Reproduce exactly and only the lines running from the one with "z_dir=(0, -1, 0))" through the one with "in imported if", both end lines included.

──────────

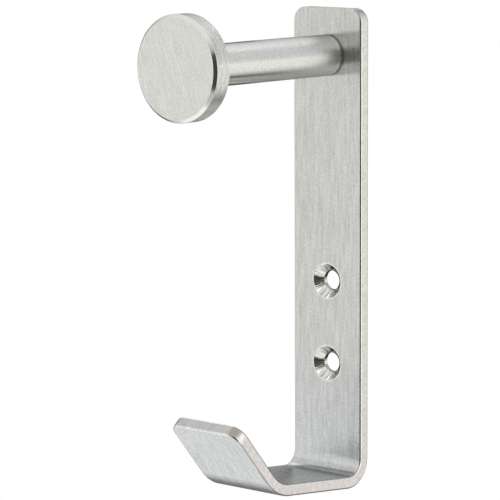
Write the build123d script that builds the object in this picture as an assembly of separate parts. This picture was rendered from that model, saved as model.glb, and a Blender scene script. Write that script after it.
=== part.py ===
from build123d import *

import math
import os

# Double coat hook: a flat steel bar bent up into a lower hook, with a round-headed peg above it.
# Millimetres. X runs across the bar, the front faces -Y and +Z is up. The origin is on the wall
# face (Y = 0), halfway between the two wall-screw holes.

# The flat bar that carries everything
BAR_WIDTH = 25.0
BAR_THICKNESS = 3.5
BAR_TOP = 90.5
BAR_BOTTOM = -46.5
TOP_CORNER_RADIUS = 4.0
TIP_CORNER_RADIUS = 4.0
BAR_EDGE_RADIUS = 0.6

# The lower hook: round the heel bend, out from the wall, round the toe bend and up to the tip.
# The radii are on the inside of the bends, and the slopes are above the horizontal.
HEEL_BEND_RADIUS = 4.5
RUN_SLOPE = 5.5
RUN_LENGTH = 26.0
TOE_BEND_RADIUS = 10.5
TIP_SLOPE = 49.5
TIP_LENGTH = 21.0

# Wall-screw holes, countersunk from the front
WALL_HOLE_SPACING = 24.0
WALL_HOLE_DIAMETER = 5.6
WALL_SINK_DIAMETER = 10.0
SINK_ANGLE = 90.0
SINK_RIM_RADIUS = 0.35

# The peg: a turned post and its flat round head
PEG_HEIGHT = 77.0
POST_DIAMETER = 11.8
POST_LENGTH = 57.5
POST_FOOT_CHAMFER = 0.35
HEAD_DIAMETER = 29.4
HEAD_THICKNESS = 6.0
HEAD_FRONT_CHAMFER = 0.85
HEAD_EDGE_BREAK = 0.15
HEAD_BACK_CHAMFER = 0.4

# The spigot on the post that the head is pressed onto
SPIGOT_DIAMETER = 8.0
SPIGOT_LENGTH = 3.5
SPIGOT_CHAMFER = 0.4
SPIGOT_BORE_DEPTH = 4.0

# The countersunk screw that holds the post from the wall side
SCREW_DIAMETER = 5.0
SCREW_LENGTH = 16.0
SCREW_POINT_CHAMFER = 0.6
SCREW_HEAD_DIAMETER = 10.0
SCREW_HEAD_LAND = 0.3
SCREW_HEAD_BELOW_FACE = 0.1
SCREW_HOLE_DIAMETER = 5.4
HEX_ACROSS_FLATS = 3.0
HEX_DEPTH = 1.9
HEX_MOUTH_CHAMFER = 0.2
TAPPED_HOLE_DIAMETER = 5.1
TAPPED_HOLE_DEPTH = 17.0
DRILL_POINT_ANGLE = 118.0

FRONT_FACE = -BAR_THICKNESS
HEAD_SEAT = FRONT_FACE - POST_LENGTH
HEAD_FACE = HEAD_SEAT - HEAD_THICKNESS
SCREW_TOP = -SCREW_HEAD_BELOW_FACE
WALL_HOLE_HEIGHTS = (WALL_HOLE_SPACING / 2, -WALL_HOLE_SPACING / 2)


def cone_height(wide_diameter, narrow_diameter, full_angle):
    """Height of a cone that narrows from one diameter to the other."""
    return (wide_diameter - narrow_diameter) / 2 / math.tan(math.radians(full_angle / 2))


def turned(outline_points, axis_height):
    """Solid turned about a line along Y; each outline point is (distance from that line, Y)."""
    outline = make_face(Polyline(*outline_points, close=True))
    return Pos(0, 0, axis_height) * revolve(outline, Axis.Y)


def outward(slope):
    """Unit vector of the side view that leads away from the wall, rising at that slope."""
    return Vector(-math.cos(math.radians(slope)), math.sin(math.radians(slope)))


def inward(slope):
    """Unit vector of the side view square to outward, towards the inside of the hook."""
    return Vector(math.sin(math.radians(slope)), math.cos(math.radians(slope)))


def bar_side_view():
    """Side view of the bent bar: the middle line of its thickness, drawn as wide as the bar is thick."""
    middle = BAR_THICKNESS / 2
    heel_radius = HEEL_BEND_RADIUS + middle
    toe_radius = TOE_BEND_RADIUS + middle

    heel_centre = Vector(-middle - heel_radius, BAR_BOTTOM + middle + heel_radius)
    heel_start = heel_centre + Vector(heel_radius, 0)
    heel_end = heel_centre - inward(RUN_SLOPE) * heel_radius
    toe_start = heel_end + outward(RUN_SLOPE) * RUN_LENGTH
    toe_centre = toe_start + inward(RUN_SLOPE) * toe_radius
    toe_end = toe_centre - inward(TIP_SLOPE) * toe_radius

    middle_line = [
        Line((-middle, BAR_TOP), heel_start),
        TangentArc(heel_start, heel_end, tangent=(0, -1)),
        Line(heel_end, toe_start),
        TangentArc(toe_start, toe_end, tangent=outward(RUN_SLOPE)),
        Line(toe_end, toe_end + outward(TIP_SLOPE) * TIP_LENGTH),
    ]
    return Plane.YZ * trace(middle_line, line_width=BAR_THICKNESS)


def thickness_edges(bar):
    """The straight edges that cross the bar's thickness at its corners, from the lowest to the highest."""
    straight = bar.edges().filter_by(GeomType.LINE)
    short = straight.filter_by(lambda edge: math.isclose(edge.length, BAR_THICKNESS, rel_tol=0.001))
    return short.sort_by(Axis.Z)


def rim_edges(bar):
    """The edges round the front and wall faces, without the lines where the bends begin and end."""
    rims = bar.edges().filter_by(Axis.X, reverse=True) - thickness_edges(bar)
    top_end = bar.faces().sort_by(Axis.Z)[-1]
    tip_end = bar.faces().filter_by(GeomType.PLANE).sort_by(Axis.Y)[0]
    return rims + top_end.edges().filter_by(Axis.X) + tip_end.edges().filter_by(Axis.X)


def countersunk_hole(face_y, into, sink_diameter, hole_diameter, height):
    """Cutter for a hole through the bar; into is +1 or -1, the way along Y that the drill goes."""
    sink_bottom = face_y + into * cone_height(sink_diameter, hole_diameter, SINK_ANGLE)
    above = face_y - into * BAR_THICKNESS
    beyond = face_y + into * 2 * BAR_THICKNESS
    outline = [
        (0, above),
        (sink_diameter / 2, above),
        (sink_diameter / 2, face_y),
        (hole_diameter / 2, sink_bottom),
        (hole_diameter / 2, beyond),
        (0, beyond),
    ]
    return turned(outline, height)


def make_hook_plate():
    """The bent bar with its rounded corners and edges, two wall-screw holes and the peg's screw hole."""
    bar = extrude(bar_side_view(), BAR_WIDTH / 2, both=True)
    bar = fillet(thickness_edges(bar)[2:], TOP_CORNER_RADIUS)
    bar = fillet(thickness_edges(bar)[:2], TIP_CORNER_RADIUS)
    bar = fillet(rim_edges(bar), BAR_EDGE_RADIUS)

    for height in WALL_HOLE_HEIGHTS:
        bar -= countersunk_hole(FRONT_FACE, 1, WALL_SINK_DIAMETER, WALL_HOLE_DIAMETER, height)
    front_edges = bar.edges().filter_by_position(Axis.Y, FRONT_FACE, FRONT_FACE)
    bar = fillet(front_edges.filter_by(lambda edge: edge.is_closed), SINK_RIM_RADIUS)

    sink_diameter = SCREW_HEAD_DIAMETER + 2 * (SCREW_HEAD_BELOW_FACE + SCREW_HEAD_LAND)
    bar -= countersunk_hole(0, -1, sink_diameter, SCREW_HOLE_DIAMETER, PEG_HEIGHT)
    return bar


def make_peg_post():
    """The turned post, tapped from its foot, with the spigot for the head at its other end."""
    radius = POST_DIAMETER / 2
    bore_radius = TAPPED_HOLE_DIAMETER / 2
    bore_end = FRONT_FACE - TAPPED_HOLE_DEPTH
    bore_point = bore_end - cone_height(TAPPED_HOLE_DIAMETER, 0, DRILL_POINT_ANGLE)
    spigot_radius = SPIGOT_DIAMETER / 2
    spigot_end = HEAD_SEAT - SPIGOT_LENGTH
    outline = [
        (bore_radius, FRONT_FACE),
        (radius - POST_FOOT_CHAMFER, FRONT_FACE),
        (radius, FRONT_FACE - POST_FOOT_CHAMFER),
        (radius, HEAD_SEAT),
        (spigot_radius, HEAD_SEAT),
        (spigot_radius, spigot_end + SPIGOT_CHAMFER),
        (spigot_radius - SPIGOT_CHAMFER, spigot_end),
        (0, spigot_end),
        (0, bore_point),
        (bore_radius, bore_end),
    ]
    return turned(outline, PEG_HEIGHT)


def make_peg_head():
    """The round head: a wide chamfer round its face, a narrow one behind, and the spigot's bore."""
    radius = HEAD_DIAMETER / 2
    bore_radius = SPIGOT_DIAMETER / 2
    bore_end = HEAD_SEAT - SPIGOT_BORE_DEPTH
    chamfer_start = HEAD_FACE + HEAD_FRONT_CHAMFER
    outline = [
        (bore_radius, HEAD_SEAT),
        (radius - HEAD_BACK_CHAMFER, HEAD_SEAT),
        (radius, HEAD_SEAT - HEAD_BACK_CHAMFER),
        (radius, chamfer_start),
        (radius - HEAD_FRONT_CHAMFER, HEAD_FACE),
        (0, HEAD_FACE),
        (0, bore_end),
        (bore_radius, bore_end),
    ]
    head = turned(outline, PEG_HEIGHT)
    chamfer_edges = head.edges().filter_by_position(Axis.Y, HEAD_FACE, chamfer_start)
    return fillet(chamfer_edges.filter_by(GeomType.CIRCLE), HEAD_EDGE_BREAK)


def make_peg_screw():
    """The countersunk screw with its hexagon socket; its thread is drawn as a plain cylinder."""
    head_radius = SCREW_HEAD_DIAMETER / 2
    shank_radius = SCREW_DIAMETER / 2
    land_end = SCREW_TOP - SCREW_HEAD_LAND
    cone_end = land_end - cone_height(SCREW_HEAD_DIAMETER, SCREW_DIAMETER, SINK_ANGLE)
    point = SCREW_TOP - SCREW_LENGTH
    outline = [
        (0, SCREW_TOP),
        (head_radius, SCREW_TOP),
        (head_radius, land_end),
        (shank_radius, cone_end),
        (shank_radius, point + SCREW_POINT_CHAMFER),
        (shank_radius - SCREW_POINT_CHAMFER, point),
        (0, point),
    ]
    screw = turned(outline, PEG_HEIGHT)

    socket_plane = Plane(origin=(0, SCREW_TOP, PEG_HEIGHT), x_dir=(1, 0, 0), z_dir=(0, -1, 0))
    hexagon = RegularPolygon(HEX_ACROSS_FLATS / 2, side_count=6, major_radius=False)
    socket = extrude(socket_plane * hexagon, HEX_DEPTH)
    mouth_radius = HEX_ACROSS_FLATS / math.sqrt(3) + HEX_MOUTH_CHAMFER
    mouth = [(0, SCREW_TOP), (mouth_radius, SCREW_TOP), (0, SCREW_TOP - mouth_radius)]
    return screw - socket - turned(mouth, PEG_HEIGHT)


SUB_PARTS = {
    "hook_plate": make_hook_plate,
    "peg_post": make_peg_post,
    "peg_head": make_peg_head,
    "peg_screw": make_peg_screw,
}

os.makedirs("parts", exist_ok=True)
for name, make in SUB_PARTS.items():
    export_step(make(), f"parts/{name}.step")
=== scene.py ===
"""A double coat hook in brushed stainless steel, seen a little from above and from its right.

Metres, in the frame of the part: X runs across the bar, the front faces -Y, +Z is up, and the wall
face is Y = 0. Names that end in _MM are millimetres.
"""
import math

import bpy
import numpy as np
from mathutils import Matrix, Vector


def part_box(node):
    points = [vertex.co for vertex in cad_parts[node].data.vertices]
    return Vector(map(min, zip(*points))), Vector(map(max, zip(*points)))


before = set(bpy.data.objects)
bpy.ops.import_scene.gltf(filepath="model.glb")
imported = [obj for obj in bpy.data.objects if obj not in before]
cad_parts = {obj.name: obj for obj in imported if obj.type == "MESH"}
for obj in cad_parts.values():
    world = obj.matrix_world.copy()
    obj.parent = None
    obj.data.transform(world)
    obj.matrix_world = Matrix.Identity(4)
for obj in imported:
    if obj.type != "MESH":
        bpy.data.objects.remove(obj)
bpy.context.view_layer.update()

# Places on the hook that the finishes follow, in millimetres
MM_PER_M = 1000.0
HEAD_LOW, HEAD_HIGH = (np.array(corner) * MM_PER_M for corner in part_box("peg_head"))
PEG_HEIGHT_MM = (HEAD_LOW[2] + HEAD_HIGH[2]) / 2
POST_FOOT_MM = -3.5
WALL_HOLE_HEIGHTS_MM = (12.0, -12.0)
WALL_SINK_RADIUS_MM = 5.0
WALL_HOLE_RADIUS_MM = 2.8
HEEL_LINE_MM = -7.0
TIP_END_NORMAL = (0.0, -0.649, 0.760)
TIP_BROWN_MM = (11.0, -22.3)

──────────

# Written solution
    socket_plane = Plane(origin=(0, SCREW_TOP, PEG_HEIGHT), x_dir=(1, 0, 0), z_dir=(0, -1, 0))
    hexagon = RegularPolygon(HEX_ACROSS_FLATS / 2, side_count=6, major_radius=False)
    socket = extrude(socket_plane * hexagon, HEX_DEPTH)
    mouth_radius = HEX_ACROSS_FLATS / math.sqrt(3) + HEX_MOUTH_CHAMFER
    mouth = [(0, SCREW_TOP), (mouth_radius, SCREW_TOP), (0, SCREW_TOP - mouth_radius)]
    return screw - socket - turned(mouth, PEG_HEIGHT)


SUB_PARTS = {
    "hook_plate": make_hook_plate,
    "peg_post": make_peg_post,
    "peg_head": make_peg_head,
    "peg_screw": make_peg_screw,
}

os.makedirs("parts", exist_ok=True)
for name, make in SUB_PARTS.items():
    export_step(make(), f"parts/{name}.step")
=== scene.py ===
"""A double coat hook in brushed stainless steel, seen a little from above and from its right.

Metres, in the frame of the part: X runs across the bar, the front faces -Y, +Z is up, and the wall
face is Y = 0. Names that end in _MM are millimetres.
"""
import math

import bpy
import numpy as np
from mathutils import Matrix, Vector


def part_box(node):
    points = [vertex.co for vertex in cad_parts[node].data.vertices]
    return Vector(map(min, zip(*points))), Vector(map(max, zip(*points)))


before = set(bpy.data.objects)
bpy.ops.import_scene.gltf(filepath="model.glb")
imported = [obj for obj in bpy.data.objects if obj not in before]
cad_parts = {obj.name: obj for obj in imported if obj.type == "MESH"}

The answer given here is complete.